The next website I used for most of the day, starting at around 10 a.m., was Youtube. I use this site while I study to listen to music that I can’t download into an MP3 format. My personal tastes means I tend not to listen to a lot of mainstream pieces, so once again there’s no real useful pattern here if someone’s looking to advertise. I also use Youtube usually around 12:00 p.m. to watch videos while I eat lunch. These videos are typically centered on “Let’s Players”, content creators that play video games and make commentary on them. This presents a more useful form of data, even if it might not be one hundred percent accurate. Analysts could assume from my habits that I have an interest in video games to some extent, which is a kind of product that could be sold to me. Where the inaccuracy comes from is that even my personal taste in video games doesn’t necessarily reflect the videos I watch, since I tend to be viewing them for the personality of the commentator. The “other videos you might like” feature shows me that Youtube actually has a lot of difficulty discerning between my various interests, either by subject matter or content. Of course the validity of any of this is thrown into question since I turned off Youtube’s ability to track my watch and search history before I started taking this class.
If there’s one thing that I’ve learned, however, it’s that companies can find ways to access my data regardless of how careful I am with my online browsing habits. For instance, I didn’t actually know how to turn off the Youtube app’s tracking abilities until recently. Even then both the app and the website still seem to have some power to suggest videos for me to watch, and that can only be reset by clearing the watch history I believed was no longer being tracked. Youtube is also linked to the Google Plus account I didn’t really want, which means that Google may be getting data related to my video interests as well. I don’t tend to use the Google Plus account by itself, but I know it is connected to the Gmail account that was made for me when I started college. I can’t help but wonder if some combination of my Google search and Youtube watch history has to do with why I’ve been getting so many spam messages on that account, yet my typical email is essentially junk free.
I used Facebook briefly, around 1:00 p.m., to message the supervisor for an internship that I’m taking part in. While I doubt that Facebook could gleam any useful information from that one post on that day, my Facebook activity has increased since it’s my main tool for the internship, and the website in general is one of the largest potential threats in terms of forming my online persona. Since I’ve recently had to post on my personal page a number of articles that I wrote about the stereotypical slacker college life style, including a number of activities I have no interests in (such as drinking), that could result in a serious misconstruction of my personality. I also received a message from the person I’d been speaking to on the dating app Tinder. This app uses Facebook to build a profile, meaning that the social media outlet has access to parts of my love life that I’d prefer to have kept private.
Closer throughout the end of my day, 3 p.m. through 6 p.m., I used the gaming platform Steam. Along with my name, phone number, and credit card information; Steam has access to my video game interests as well. I have no knowledge as to whether or not my data here could be crossed over with my data from Youtube/Google, but if all of my information is being centralized in some way then I have to assume there’s at least some overlap. I used Netflix briefly that day as well, around 8 p.m., which I imagine gathers a lot of similar kinds of data that Steam does, except for films/TV shows. Both of these platforms might be the most accurate source of data that I output, since I tend to buy/browse similar varieties of games and also tend to re-watch shows/movies I like. This would make it much easier to confirm the accuracy of my interests.

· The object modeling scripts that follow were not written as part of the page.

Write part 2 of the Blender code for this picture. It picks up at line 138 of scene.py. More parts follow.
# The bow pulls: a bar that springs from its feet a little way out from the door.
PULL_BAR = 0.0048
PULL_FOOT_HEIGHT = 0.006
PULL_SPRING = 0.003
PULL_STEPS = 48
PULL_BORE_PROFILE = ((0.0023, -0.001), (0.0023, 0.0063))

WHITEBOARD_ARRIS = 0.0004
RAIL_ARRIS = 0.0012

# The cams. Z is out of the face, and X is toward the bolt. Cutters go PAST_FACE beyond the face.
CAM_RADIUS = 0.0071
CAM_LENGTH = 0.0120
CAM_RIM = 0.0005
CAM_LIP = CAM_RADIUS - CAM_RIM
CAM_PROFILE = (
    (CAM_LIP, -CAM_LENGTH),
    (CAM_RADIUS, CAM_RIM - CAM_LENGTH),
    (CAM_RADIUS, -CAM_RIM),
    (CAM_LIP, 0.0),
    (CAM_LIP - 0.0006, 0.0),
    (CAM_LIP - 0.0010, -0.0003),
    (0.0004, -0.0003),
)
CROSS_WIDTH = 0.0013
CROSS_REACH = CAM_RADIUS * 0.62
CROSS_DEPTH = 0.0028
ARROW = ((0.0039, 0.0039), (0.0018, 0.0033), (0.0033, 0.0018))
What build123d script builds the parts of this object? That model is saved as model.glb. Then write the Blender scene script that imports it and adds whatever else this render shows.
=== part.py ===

The picture that I believe these services will paint of me is someone who has specific interests in film, TV, video games, and other facets of popular culture. I don’t believe I have enough negative/misleading information out there that could form an “incorrect” picture of me, but it’s difficult to be certain. Even if I wanted to opt-out of the big data world, it would be impractical for someone like me who enjoys the multitude of benefits that come from having several digital services. As we’ve discussed previously, in order to participate in this digital culture I’ve already had to give up so much, both in the monetary department for the gadgets I’d need to even write this post and in the form of the data needed to access the services that essentially everyone has to have.
At what point will a website’s ability to read my data allow them to know what my interests and habits are before even I do, with more accuracy than current versions of that service? As I’ve pondered this questions myself, I’ve come to realize that if we’re going to have to live in a digital world where our personal information is a form of currency we’ll have to pay, I’d rather the data on me be as accurate and as much to my benefit as possible. Obviously companies that aggregate data should be less secretive/suspicious about their activities, but the fact that they collect information isn’t inherently bad. It could become extremely harmful, however, the less accurate it is. If future generations are going to live in a world where their data become a commodity, lets at least make sure they won’t be taken advantage of due to a clerical mistake.